* [DIRECTIVE]
Reproduce each of the lines word for word.

[Collected data entries]
━━━━━━━━
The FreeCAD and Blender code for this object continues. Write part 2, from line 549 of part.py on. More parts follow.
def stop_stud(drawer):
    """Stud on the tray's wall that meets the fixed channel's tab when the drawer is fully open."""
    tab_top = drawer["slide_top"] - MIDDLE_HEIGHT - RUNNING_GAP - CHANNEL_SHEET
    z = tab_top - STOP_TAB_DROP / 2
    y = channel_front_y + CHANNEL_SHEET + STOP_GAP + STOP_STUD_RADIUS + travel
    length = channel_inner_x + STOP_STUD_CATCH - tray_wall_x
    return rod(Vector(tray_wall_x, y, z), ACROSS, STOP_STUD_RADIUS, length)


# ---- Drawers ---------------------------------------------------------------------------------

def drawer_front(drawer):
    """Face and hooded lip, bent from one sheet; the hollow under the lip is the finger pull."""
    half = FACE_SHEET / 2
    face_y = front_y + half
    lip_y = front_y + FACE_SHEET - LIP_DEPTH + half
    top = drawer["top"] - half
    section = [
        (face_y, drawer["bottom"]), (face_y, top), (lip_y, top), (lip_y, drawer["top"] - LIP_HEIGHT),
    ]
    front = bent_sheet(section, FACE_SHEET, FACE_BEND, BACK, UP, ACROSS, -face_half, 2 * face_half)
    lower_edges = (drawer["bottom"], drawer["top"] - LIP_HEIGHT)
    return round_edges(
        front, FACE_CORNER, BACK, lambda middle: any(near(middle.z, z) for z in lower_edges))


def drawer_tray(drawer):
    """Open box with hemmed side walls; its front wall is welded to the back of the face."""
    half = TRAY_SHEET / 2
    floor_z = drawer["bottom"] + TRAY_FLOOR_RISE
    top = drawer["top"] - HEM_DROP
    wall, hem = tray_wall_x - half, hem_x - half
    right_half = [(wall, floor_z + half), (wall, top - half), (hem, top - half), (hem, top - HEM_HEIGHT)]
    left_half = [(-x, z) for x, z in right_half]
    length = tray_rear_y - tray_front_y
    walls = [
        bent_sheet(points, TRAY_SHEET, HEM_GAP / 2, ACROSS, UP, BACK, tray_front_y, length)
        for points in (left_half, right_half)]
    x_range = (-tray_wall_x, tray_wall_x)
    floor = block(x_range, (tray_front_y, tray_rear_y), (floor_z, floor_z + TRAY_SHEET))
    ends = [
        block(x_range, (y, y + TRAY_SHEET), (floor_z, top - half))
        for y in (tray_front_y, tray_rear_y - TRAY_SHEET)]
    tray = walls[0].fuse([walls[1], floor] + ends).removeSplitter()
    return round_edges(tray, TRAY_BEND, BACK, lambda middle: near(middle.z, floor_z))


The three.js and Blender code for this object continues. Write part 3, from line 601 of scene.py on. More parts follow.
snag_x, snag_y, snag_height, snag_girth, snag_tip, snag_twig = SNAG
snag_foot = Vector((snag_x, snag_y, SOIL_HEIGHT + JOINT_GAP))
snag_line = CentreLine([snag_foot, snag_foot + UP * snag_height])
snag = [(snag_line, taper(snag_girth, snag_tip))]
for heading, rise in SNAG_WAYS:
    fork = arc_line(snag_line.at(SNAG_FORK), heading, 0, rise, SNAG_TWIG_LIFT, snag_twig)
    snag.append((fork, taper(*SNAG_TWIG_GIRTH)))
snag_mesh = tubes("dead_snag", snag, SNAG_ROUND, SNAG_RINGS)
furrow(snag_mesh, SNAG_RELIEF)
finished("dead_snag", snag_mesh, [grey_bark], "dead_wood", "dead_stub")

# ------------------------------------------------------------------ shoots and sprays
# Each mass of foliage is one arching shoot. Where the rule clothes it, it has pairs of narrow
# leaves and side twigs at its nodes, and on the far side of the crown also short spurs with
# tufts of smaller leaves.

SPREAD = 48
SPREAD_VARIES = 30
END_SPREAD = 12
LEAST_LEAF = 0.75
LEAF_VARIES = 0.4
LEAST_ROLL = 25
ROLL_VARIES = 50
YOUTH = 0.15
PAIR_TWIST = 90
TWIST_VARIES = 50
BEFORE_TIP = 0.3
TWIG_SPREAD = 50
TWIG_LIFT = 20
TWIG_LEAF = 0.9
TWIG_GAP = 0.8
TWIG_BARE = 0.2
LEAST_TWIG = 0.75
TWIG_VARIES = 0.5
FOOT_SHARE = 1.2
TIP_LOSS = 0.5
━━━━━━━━
* [ANSWER]
The FreeCAD and Blender code for this object continues. Write part 2, from line 549 of part.py on. More parts follow.
def stop_stud(drawer):
    """Stud on the tray's wall that meets the fixed channel's tab when the drawer is fully open."""
    tab_top = drawer["slide_top"] - MIDDLE_HEIGHT - RUNNING_GAP - CHANNEL_SHEET
    z = tab_top - STOP_TAB_DROP / 2
    y = channel_front_y + CHANNEL_SHEET + STOP_GAP + STOP_STUD_RADIUS + travel
    length = channel_inner_x + STOP_STUD_CATCH - tray_wall_x
    return rod(Vector(tray_wall_x, y, z), ACROSS, STOP_STUD_RADIUS, length)


# ---- Drawers ---------------------------------------------------------------------------------

def drawer_front(drawer):
    """Face and hooded lip, bent from one sheet; the hollow under the lip is the finger pull."""
    half = FACE_SHEET / 2
    face_y = front_y + half
    lip_y = front_y + FACE_SHEET - LIP_DEPTH + half
    top = drawer["top"] - half
    section = [
        (face_y, drawer["bottom"]), (face_y, top), (lip_y, top), (lip_y, drawer["top"] - LIP_HEIGHT),
    ]
    front = bent_sheet(section, FACE_SHEET, FACE_BEND, BACK, UP, ACROSS, -face_half, 2 * face_half)
    lower_edges = (drawer["bottom"], drawer["top"] - LIP_HEIGHT)
    return round_edges(
        front, FACE_CORNER, BACK, lambda middle: any(near(middle.z, z) for z in lower_edges))


def drawer_tray(drawer):
    """Open box with hemmed side walls; its front wall is welded to the back of the face."""
    half = TRAY_SHEET / 2
    floor_z = drawer["bottom"] + TRAY_FLOOR_RISE
    top = drawer["top"] - HEM_DROP
    wall, hem = tray_wall_x - half, hem_x - half
    right_half = [(wall, floor_z + half), (wall, top - half), (hem, top - half), (hem, top - HEM_HEIGHT)]
    left_half = [(-x, z) for x, z in right_half]
    length = tray_rear_y - tray_front_y
    walls = [
        bent_sheet(points, TRAY_SHEET, HEM_GAP / 2, ACROSS, UP, BACK, tray_front_y, length)
        for points in (left_half, right_half)]
    x_range = (-tray_wall_x, tray_wall_x)
    floor = block(x_range, (tray_front_y, tray_rear_y), (floor_z, floor_z + TRAY_SHEET))
    ends = [
        block(x_range, (y, y + TRAY_SHEET), (floor_z, top - half))
        for y in (tray_front_y, tray_rear_y - TRAY_SHEET)]
    tray = walls[0].fuse([walls[1], floor] + ends).removeSplitter()
    return round_edges(tray, TRAY_BEND, BACK, lambda middle: near(middle.z, floor_z))


The three.js and Blender code for this object continues. Write part 3, from line 601 of scene.py on. More parts follow.
snag_x, snag_y, snag_height, snag_girth, snag_tip, snag_twig = SNAG
snag_foot = Vector((snag_x, snag_y, SOIL_HEIGHT + JOINT_GAP))
snag_line = CentreLine([snag_foot, snag_foot + UP * snag_height])
snag = [(snag_line, taper(snag_girth, snag_tip))]
for heading, rise in SNAG_WAYS:
    fork = arc_line(snag_line.at(SNAG_FORK), heading, 0, rise, SNAG_TWIG_LIFT, snag_twig)
    snag.append((fork, taper(*SNAG_TWIG_GIRTH)))
snag_mesh = tubes("dead_snag", snag, SNAG_ROUND, SNAG_RINGS)
furrow(snag_mesh, SNAG_RELIEF)
finished("dead_snag", snag_mesh, [grey_bark], "dead_wood", "dead_stub")

# ------------------------------------------------------------------ shoots and sprays
# Each mass of foliage is one arching shoot. Where the rule clothes it, it has pairs of narrow
# leaves and side twigs at its nodes, and on the far side of the crown also short spurs with
# tufts of smaller leaves.

SPREAD = 48
SPREAD_VARIES = 30
END_SPREAD = 12
LEAST_LEAF = 0.75
LEAF_VARIES = 0.4
LEAST_ROLL = 25
ROLL_VARIES = 50
YOUTH = 0.15
PAIR_TWIST = 90
TWIST_VARIES = 50
BEFORE_TIP = 0.3
TWIG_SPREAD = 50
TWIG_LIFT = 20
TWIG_LEAF = 0.9
TWIG_GAP = 0.8
TWIG_BARE = 0.2
LEAST_TWIG = 0.75
TWIG_VARIES = 0.5
FOOT_SHARE = 1.2
TIP_LOSS = 0.5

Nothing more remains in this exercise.